One of the antelopes Harold encounters every time he goes for a bike ride.

If you look closely, on the left you'll see a couple of cowboys on horseback herding a huge herd of cows.  Harold also ran into this sight on one of his bike rides.

Some of the old buildings in Virginia City.

A couple of the graves on Boot Hill in Virginia City.  If you read the headstones carefully, you'll see these two varmints were hanged.


Hiking in the Gravelly Mountains

This is the beautiful country at the Headwaters of the Missouri.


This is Harold, flexing his Trailer Park muscles.  Don't mess with him.

Thursday, May 31, 2012

Norris, MT Hot Springs is the place to go!

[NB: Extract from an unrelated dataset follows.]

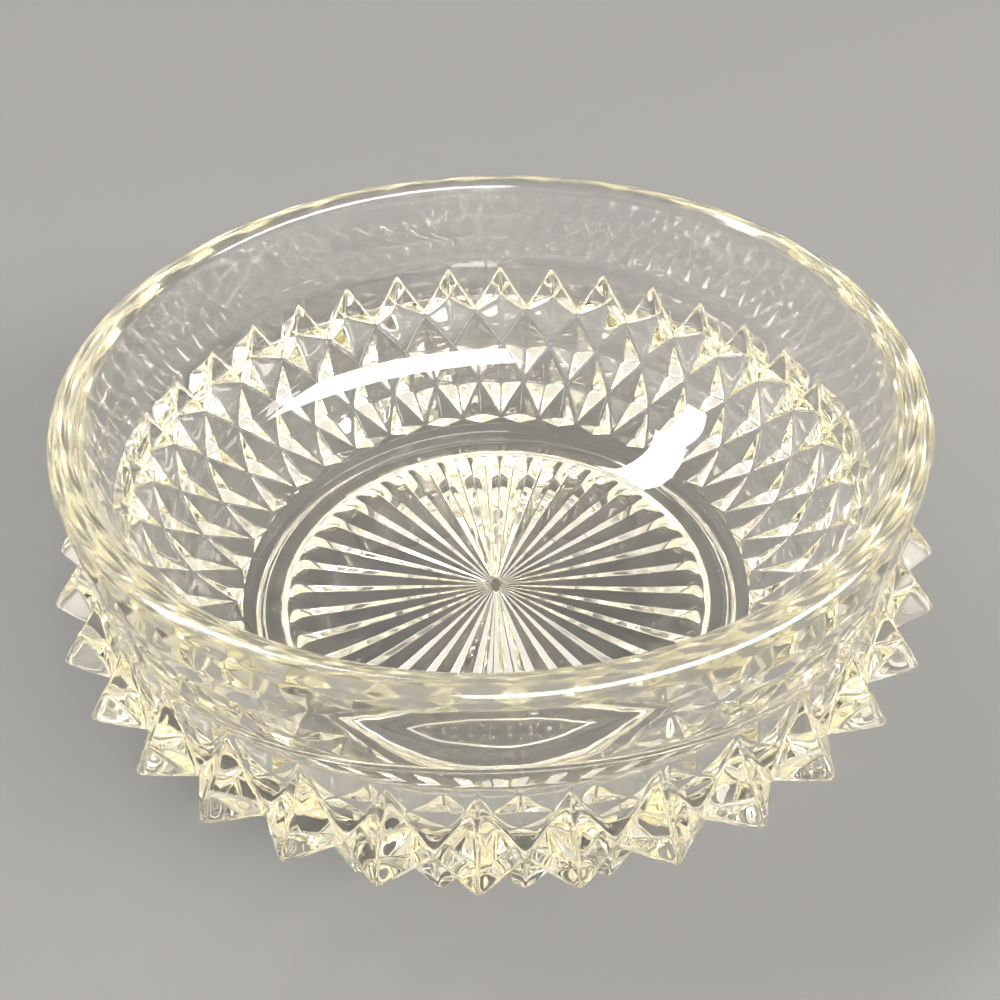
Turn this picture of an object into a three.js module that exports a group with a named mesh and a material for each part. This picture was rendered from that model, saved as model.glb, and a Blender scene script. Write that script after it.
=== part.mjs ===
// Round dish of clear pressed glass, standing on a foot ring.
// Outside: a plain rim band over rows of pointed diamonds, half a pitch apart from row to row.
// Underside: a sunburst of V-shaped rays inside the foot ring. Inside: smooth.
// The whole dish is one piece of glass. Millimetres, +Z up, origin at the middle of the foot's plane.

import * as THREE from 'three';
import { mergeVertices } from 'three/addons/utils/BufferGeometryUtils.js';

// Overall sizes
const RIM_RADIUS = 63.5;
const HEIGHT = 53;

// The pattern repeats this often round the dish, and each repeat is two columns wide.
// An even column runs through the diamonds of rows A and C, an odd one through rows B and D.
const REPEATS = 36;
const COLUMNS = 2 * REPEATS;

// Rim
const LIP_RADIUS = 2.3;
const LIP_CENTRE = { radius: RIM_RADIUS - LIP_RADIUS, height: HEIGHT - LIP_RADIUS };
const LIP_STEPS = 8;

// Inside: a flat floor, a bend and a nearly straight wall up to the lip
const FLOOR_HEIGHT = 6.4;
const FLOOR_RADIUS = 24;
const BEND_PULL = { radius: 44.5, height: 6.9 };
const WALL_PULL = { radius: 55.2, height: 15 };
const WALL_START = { radius: 56.4, height: 27 };
const BEND_STEPS = 8;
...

Memorial Day evening, spent an evening at the Water of the Gods Hot Springs, 14 miles up the road from our RV Park.  The outdoors temp was about 55 degrees, but sunny.  These photos were taken at about 9 p.m. after the sun had just slipped over the hills. 
 The place offers this huge communal wood-lined hot tub where they keep the water temp at about 100 degrees.  They serve great food made from locally available and seasonal items and we were entertained by several local folk/rock/blue grass bands.  The clientele was relatively young and looked to be somewhat counter-culture.  Lots of families. 



The surroundings are Big Sky landscape.  A great place to mellow out.  We plan to go back lots of times.